TASK STATEMENT
Restate, word for word, all of the material shown below.
BEGIN
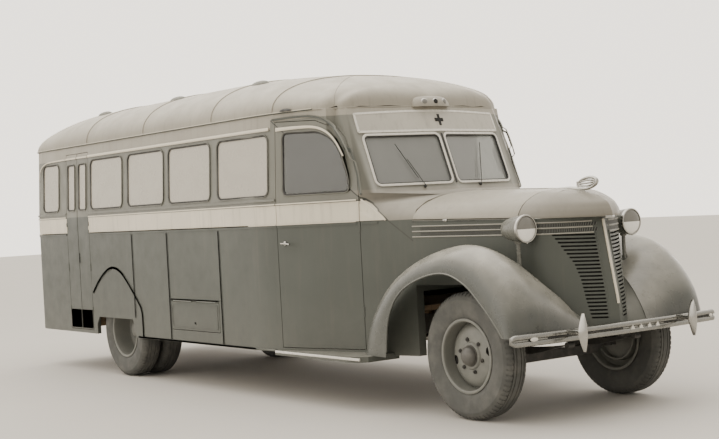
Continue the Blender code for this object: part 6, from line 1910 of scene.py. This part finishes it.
class TRUCK_OT_rear(bpy.types.Operator):
    """Mount the rear lamps, the rear doors' pull and their trim"""
    bl_idname = "truck.rear"
    bl_label = "Rear end"

    def execute(self, context):
        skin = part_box("rear_wall")[0].x + 0.006
        limit = CAD_LOW.x + 0.001
        # flush pull and keeper on the leaf that shuts last
        parts = [block((skin - 0.0045, -0.128, 1.185), (skin + 0.001, -0.048, 1.245), 0.0015),
                 rope_mesh([(skin - 0.001, -0.115, 1.215), (skin - 0.001, -0.060, 1.215)], 0.004, 8)]
        piece("rear_pull", gather(parts), "chrome", 40, NODE_BODY["right_rear_door"])
        for side, word in SIDES:
            spot = Vector((skin, side * 0.665, 0.92))
            housing = dome(spot + Vector((0.002, 0, 0)), (-1, 0, 0), 0.042, 0.024, 32, 5)
            lens = dome(spot - Vector((0.018, 0, 0)), (-1, 0, 0), 0.030, 0.011, 28, 5)
            for bm in (housing, lens):
                held(bm, 0, limit)
            piece("tail_lamp_" + word, housing, "chrome", 50)
            piece("tail_lens_" + word, lens, "red_lens", 50)
            body = NODE_BODY[word + "_rear_door"]
            y0, y1 = sorted((side * 0.012, side * 0.572))
            for name, z, wide, finish in (("rail", 1.697, 0.010, "pillar"), ("band_rail", 1.660, 0.0055, "band"),
                                          ("band_foot", 1.4865, 0.0035, "band")):
                piece(f"rear_{name}_{word}", block((skin - 0.0045, y0, z - wide), (skin + 0.001, y1, z + wide), 0.0015),
                      finish, 40, body, slot="light_paint")
        return {"FINISHED"}


GROUPS = (TruckPaint, TruckStage)
OPERATORS = (
    TRUCK_OT_camera, TRUCK_OT_stage, TRUCK_OT_panels, TRUCK_OT_roof, TRUCK_OT_roof_trim, TRUCK_OT_fenders,
    TRUCK_OT_bonnet, TRUCK_OT_grille, TRUCK_OT_tyres, TRUCK_OT_wheels, TRUCK_OT_bumper, TRUCK_OT_headlamps,
    TRUCK_OT_panes, TRUCK_OT_side_trim, TRUCK_OT_doors, TRUCK_OT_screen, TRUCK_OT_seats, TRUCK_OT_rear,
)


class TRUCK_PT_sidebar(bpy.types.Panel):
    """The truck's colours and its steps, in order"""
    bl_idname = "TRUCK_PT_sidebar"
    bl_label = "Ambulance Truck"
    bl_space_type = "VIEW_3D"
    bl_region_type = "UI"
    bl_category = "Ambulance"

    def draw(self, context):
        for group in (context.scene.truck_paint, context.scene.truck_stage):
            box = self.layout.box()
            for key in group.__annotations__:
                box.prop(group, key)
        for operator in OPERATORS:
            self.layout.operator(operator.bl_idname)


def register():
    for cls in GROUPS + OPERATORS + (TRUCK_PT_sidebar,):
        bpy.utils.register_class(cls)
    bpy.types.Scene.truck_paint = bpy.props.PointerProperty(type=TruckPaint)
    bpy.types.Scene.truck_stage = bpy.props.PointerProperty(type=TruckStage)


def unregister():
    del bpy.types.Scene.truck_stage
    del bpy.types.Scene.truck_paint
    for cls in reversed(GROUPS + OPERATORS + (TRUCK_PT_sidebar,)):
        bpy.utils.unregister_class(cls)


def main():
    register()
    for operator in OPERATORS:
        getattr(bpy.ops.truck, operator.bl_idname.split(".")[1])()


if __name__ == "__main__":
    main()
END
EXERCISE ANSWER
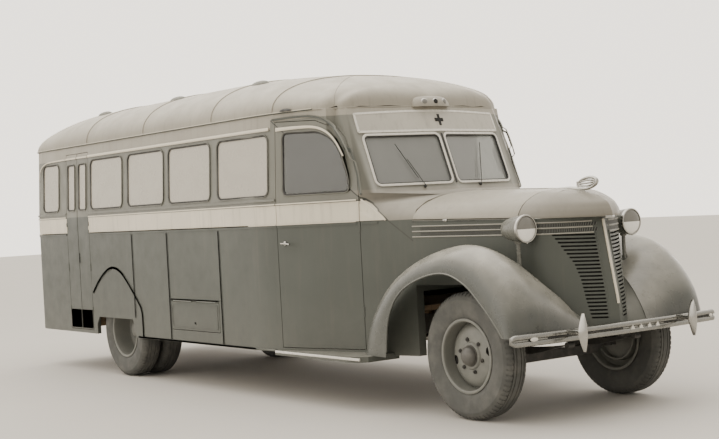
Continue the Blender code for this object: part 6, from line 1910 of scene.py. This part finishes it.
class TRUCK_OT_rear(bpy.types.Operator):
    """Mount the rear lamps, the rear doors' pull and their trim"""
    bl_idname = "truck.rear"
    bl_label = "Rear end"

    def execute(self, context):
        skin = part_box("rear_wall")[0].x + 0.006
        limit = CAD_LOW.x + 0.001
        # flush pull and keeper on the leaf that shuts last
        parts = [block((skin - 0.0045, -0.128, 1.185), (skin + 0.001, -0.048, 1.245), 0.0015),
                 rope_mesh([(skin - 0.001, -0.115, 1.215), (skin - 0.001, -0.060, 1.215)], 0.004, 8)]
        piece("rear_pull", gather(parts), "chrome", 40, NODE_BODY["right_rear_door"])
        for side, word in SIDES:
            spot = Vector((skin, side * 0.665, 0.92))
            housing = dome(spot + Vector((0.002, 0, 0)), (-1, 0, 0), 0.042, 0.024, 32, 5)
            lens = dome(spot - Vector((0.018, 0, 0)), (-1, 0, 0), 0.030, 0.011, 28, 5)
            for bm in (housing, lens):
                held(bm, 0, limit)
            piece("tail_lamp_" + word, housing, "chrome", 50)
            piece("tail_lens_" + word, lens, "red_lens", 50)
            body = NODE_BODY[word + "_rear_door"]
            y0, y1 = sorted((side * 0.012, side * 0.572))
            for name, z, wide, finish in (("rail", 1.697, 0.010, "pillar"), ("band_rail", 1.660, 0.0055, "band"),
                                          ("band_foot", 1.4865, 0.0035, "band")):
                piece(f"rear_{name}_{word}", block((skin - 0.0045, y0, z - wide), (skin + 0.001, y1, z + wide), 0.0015),
                      finish, 40, body, slot="light_paint")
        return {"FINISHED"}


GROUPS = (TruckPaint, TruckStage)
OPERATORS = (
    TRUCK_OT_camera, TRUCK_OT_stage, TRUCK_OT_panels, TRUCK_OT_roof, TRUCK_OT_roof_trim, TRUCK_OT_fenders,
    TRUCK_OT_bonnet, TRUCK_OT_grille, TRUCK_OT_tyres, TRUCK_OT_wheels, TRUCK_OT_bumper, TRUCK_OT_headlamps,
    TRUCK_OT_panes, TRUCK_OT_side_trim, TRUCK_OT_doors, TRUCK_OT_screen, TRUCK_OT_seats, TRUCK_OT_rear,
)


class TRUCK_PT_sidebar(bpy.types.Panel):
    """The truck's colours and its steps, in order"""
    bl_idname = "TRUCK_PT_sidebar"
    bl_label = "Ambulance Truck"
    bl_space_type = "VIEW_3D"
    bl_region_type = "UI"
    bl_category = "Ambulance"

    def draw(self, context):
        for group in (context.scene.truck_paint, context.scene.truck_stage):
            box = self.layout.box()
            for key in group.__annotations__:
                box.prop(group, key)
        for operator in OPERATORS:
            self.layout.operator(operator.bl_idname)


def register():
    for cls in GROUPS + OPERATORS + (TRUCK_PT_sidebar,):
        bpy.utils.register_class(cls)
    bpy.types.Scene.truck_paint = bpy.props.PointerProperty(type=TruckPaint)
    bpy.types.Scene.truck_stage = bpy.props.PointerProperty(type=TruckStage)


def unregister():
    del bpy.types.Scene.truck_stage
    del bpy.types.Scene.truck_paint
    for cls in reversed(GROUPS + OPERATORS + (TRUCK_PT_sidebar,)):
        bpy.utils.unregister_class(cls)


def main():
    register()
    for operator in OPERATORS:
        getattr(bpy.ops.truck, operator.bl_idname.split(".")[1])()


if __name__ == "__main__":
    main()